Potential health challenges
- Diabetic retinopathy – diabetes can lead to eye disease (retinopathy), which can damage vision and even cause blindness.
- Nerve damage – poorly controlled blood glucose and high blood pressure can lead to damage of the nerves throughout the body (neuropathy). This damage can lead to problems with digestion, urination, erectile dysfunction in men and other complications. Among the most commonly affected areas are the extremities, in particular the feet, where nerve damage can lead to pain, tingling, and loss of feeling. Loss of feeling is particularly important because it can allow injuries to go unnoticed, leading to serious infections and possible amputations.
- Kidney failure – Kidney disease (nephropathy) is far more common in people with diabetes, a leading cause of chronic kidney disease.
- Heart Disease – 50% of people with diabetes die of cardiovascular disease – angina, heart attack, stroke, peripheral artery disease, and congestive heart failure.
- Depression – Diabetes can cause complications and health problems that worsen symptoms of depression, leading to poor lifestyle decisions, such as unhealthy eating, less exercise, smoking and weight gain.
- Mortality risk – the risk of dying prematurely among people with diabetes is at least double the risk of people without diabetes.
How to reduce your risk
While some risk factors for diabetes such as age, ethnicity and family history can’t be changed, many other risk factors such as managing your weight, eating healthy foods in the right quantities and exercising regularly can be managed. According to Diabetes South Africa, there are various aspects to good diabetes management including:
- Education – Knowing about diabetes is an essential first step. All people with diabetes need to understand their condition in order to make healthy lifestyle choices and manage their diabetes well.
- Healthy eating – There is no such thing as a ‘diabetic diet’, only a healthy way of eating, which is recommended for everyone.
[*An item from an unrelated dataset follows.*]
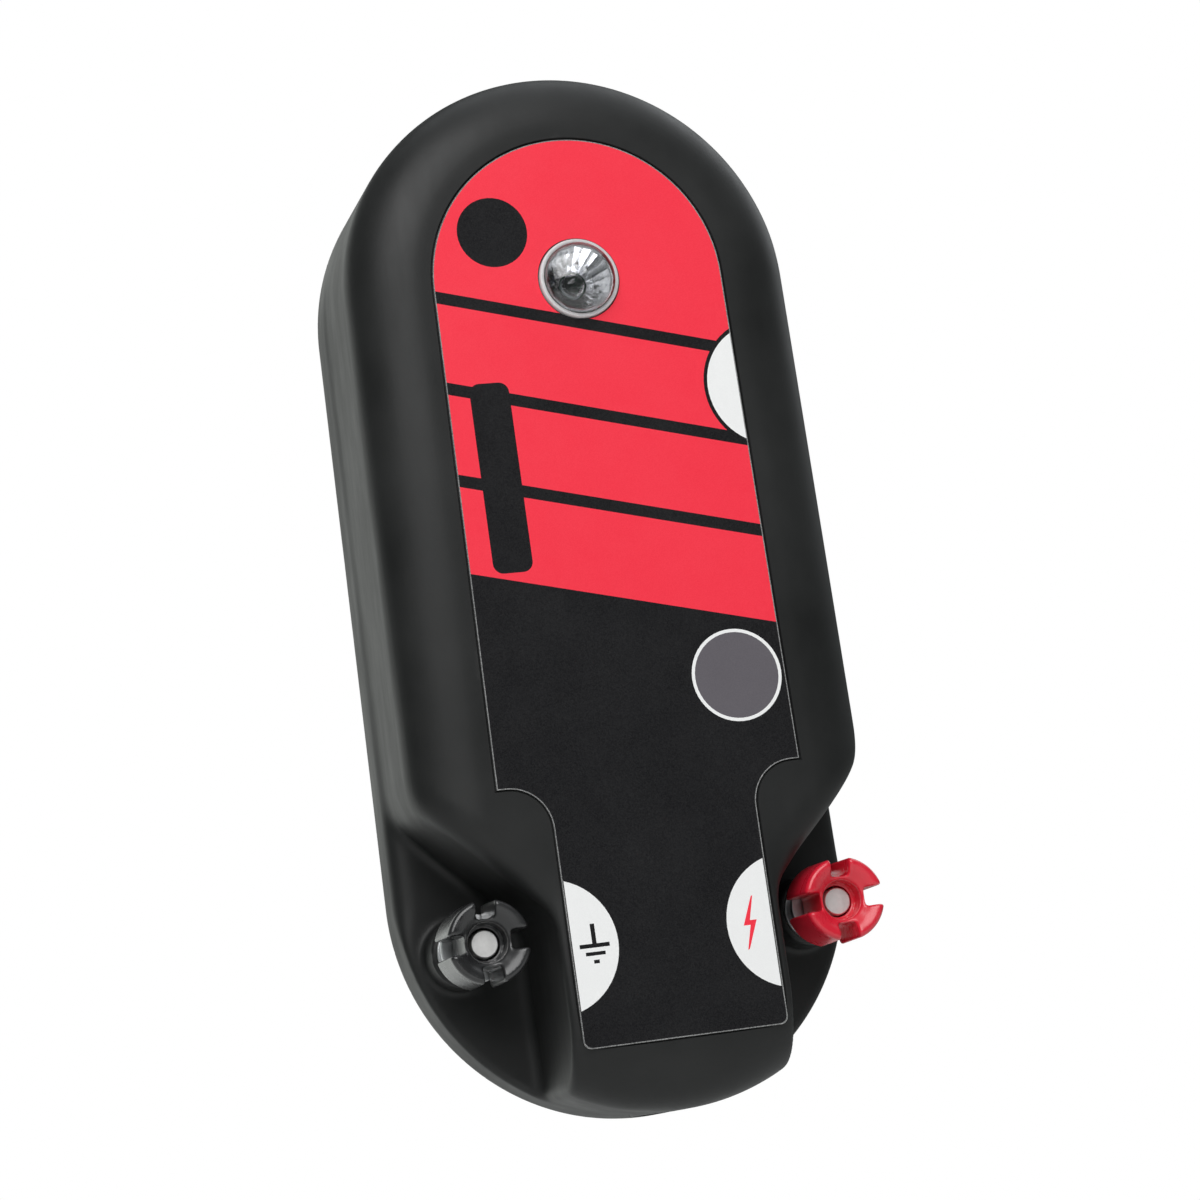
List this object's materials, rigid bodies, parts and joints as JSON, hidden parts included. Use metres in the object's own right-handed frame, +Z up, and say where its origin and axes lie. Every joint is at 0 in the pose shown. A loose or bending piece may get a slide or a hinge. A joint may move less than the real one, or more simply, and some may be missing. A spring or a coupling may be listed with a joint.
{
  "type": "fence energizer",
  "caption": "Wall-hung electric fence energizer: round-ended black case with a printed front label, a clear lens, and a knob terminal in each lowered lower corner.",
  "frame": {"origin": "centre of the rear cover's outer face, which lies against the wall", "axes": "+Z up the case's length as it hangs, terminals at the lower end; -Y out of the front panel; +X to the right seen from the front"},
  "size_m": [0.1008, 0.049, 0.225],
  "materials": {
    "case_plastic": "fine satin moulded ABS, black",
    "cover_plastic": "fine textured ABS, black",
    "seal_rubber": "soft closed-cell rubber",
    "label_film": "printed polycarbonate film, red, black and white, satin gloss",
    "rating_film": "blank silver polyester film",
    "lens_clear": "clear polished plastic",
    "reflector": "bright metallised cup",
    "led_resin": "clear tinted resin",
    "stud_nickel": "nickel-plated steel",
    "zinc_steel": "zinc-plated steel",
    "knob_red": "moulded nylon, red, satin gloss",
    "knob_black": "moulded nylon, black, satin gloss",
    "inlet_plastic": "moulded nylon, black",
    "board_laminate": "green solder resist over glass laminate",
    "core_steel": "varnished laminations",
    "winding_tape": "yellow insulating tape over the winding",
    "winding_copper": "enamelled copper wire",
    "capacitor_sleeve": "shrunk sleeve, blue",
    "heat_sink_aluminium": "extruded, plain",
    "epoxy_black": "moulded epoxy",
    "lead_white": "silicone-insulated high-voltage wire",
    "lead_green": "PVC-insulated wire",
    "lead_red": "PVC-insulated wire",
    "lead_black": "PVC-insulated wire"
  },
  "bodies": {
    "root": {"front_housing": "case_plastic", "rear_cover": "cover_plastic", "case_seal": "seal_rubber", "front_label": "label_film", "rating_label": "rating_film", "cover_screw_top_left": "zinc_steel", "cover_screw_top_right": "zinc_steel", "cover_screw_middle_left": "zinc_steel", "cover_screw_middle_right": "zinc_steel", "cover_screw_bottom_left": "zinc_steel", "cover_screw_bottom_right": "zinc_steel", "board_screw_top_left": "zinc_steel", "board_screw_top_right": "zinc_steel", "board_screw_bottom_left": "zinc_steel", "board_screw_bottom_right": "zinc_steel", "indicator_lens": "lens_clear", "lens_reflector": "reflector", "pulse_led": "led_resin", "fence_stud": "stud_nickel", "fence_ring_lug": "zinc_steel", "fence_fixed_washer": "zinc_steel", "fence_lock_nut": "zinc_steel", "earth_stud": "stud_nickel", "earth_ring_lug": "zinc_steel", "earth_fixed_washer": "zinc_steel", "earth_lock_nut": "zinc_steel", "power_socket": "inlet_plastic", "power_socket_nut": "zinc_steel", "circuit_board": "board_laminate", "pulse_transformer_core": "core_steel", "pulse_transformer_winding": "winding_tape", "inverter_transformer_core": "core_steel", "inverter_transformer_winding": "winding_copper", "storage_capacitor": "capacitor_sleeve", "filter_capacitor_left": "capacitor_sleeve", "filter_capacitor_right": "capacitor_sleeve", "heat_sink": "heat_sink_aluminium", "thyristor": "epoxy_black", "control_chip": "epoxy_black", "fence_lead": "lead_white", "earth_lead": "lead_green", "supply_lead_positive": "lead_red", "supply_lead_negative": "lead_black"},
    "fence_clamp": {"fence_clamp_washer": "zinc_steel"},
    "fence_knob": {"fence_knob": "knob_red"},
    "earth_clamp": {"earth_clamp_washer": "zinc_steel"},
    "earth_knob": {"earth_knob": "knob_black"}
  },
  "joints": [
    {"name": "fence_clamp_travel", "type": "slide", "parent": "root", "child": "fence_clamp", "axis": [0, -1, 0], "range_m": [0, 0.005]},
    {"name": "fence_knob_turn", "type": "hinge", "parent": "fence_clamp", "child": "fence_knob", "pos_m": [0.0385, -0.036, -0.074], "axis": [0, -1, 0], "range_deg": [0, 1800]},
    {"name": "earth_clamp_travel", "type": "slide", "parent": "root", "child": "earth_clamp", "axis": [0, -1, 0], "range_m": [0, 0.005]},
    {"name": "earth_knob_turn", "type": "hinge", "parent": "earth_clamp", "child": "earth_knob", "pos_m": [-0.0385, -0.036, -0.074], "axis": [0, -1, 0], "range_deg": [0, 1800]}
  ],
  "couplings": [
    {"joint": "fence_clamp_travel", "follows": "fence_knob_turn", "m_per_rad": 0.00015915},
    {"joint": "earth_clamp_travel", "follows": "earth_knob_turn", "m_per_rad": 0.00015915}
  ]
}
However, what, when and how much you eat plays an important role in regulating how well your body manages blood glucose levels. It’s a good idea to visit a registered dietician who can help you work out a meal plan that is suitable for your lifestyle.
- Exercise – Regular exercise helps your body lower blood glucose levels, promotes weight loss, reduces stress and enhances overall fitness.
- Weight management – Maintaining a healthy weight is especially important in the control of type 2 diabetes.
- Medication – People with type 1 diabetes require daily insulin injections to survive. There are various types of insulin available in South Africa. Type 2 diabetes is controlled through exercise and meal planning and may require diabetes tablets and\or insulin to assist the body in making or using insulin more effectively. Talk to your doctor about the best treatment option for you, as well as the all-important cost considerations of different treatments.
- Lifestyle management – Learning to reduce stress levels in daily living can help people manage their blood glucose levels. Smoking is particularly dangerous for people with diabetes.
“As a major contributor towards diabetes care for over 93 years, Lilly works with healthcare providers that can help people overcome the daily challenges of living with this chronic condition. Your doctor is your best resource for information about living with diabetes. However, while your healthcare team will advise and support you, how well your diabetes is managed depends on you. Use the resources available to empower yourself to improve your metabolic control, increase fitness levels and manage weight loss and other cardiovascular disease risk factors, which in turn will improve your sense of well-being and quality of life,” concludes Dr Molefe-Osman.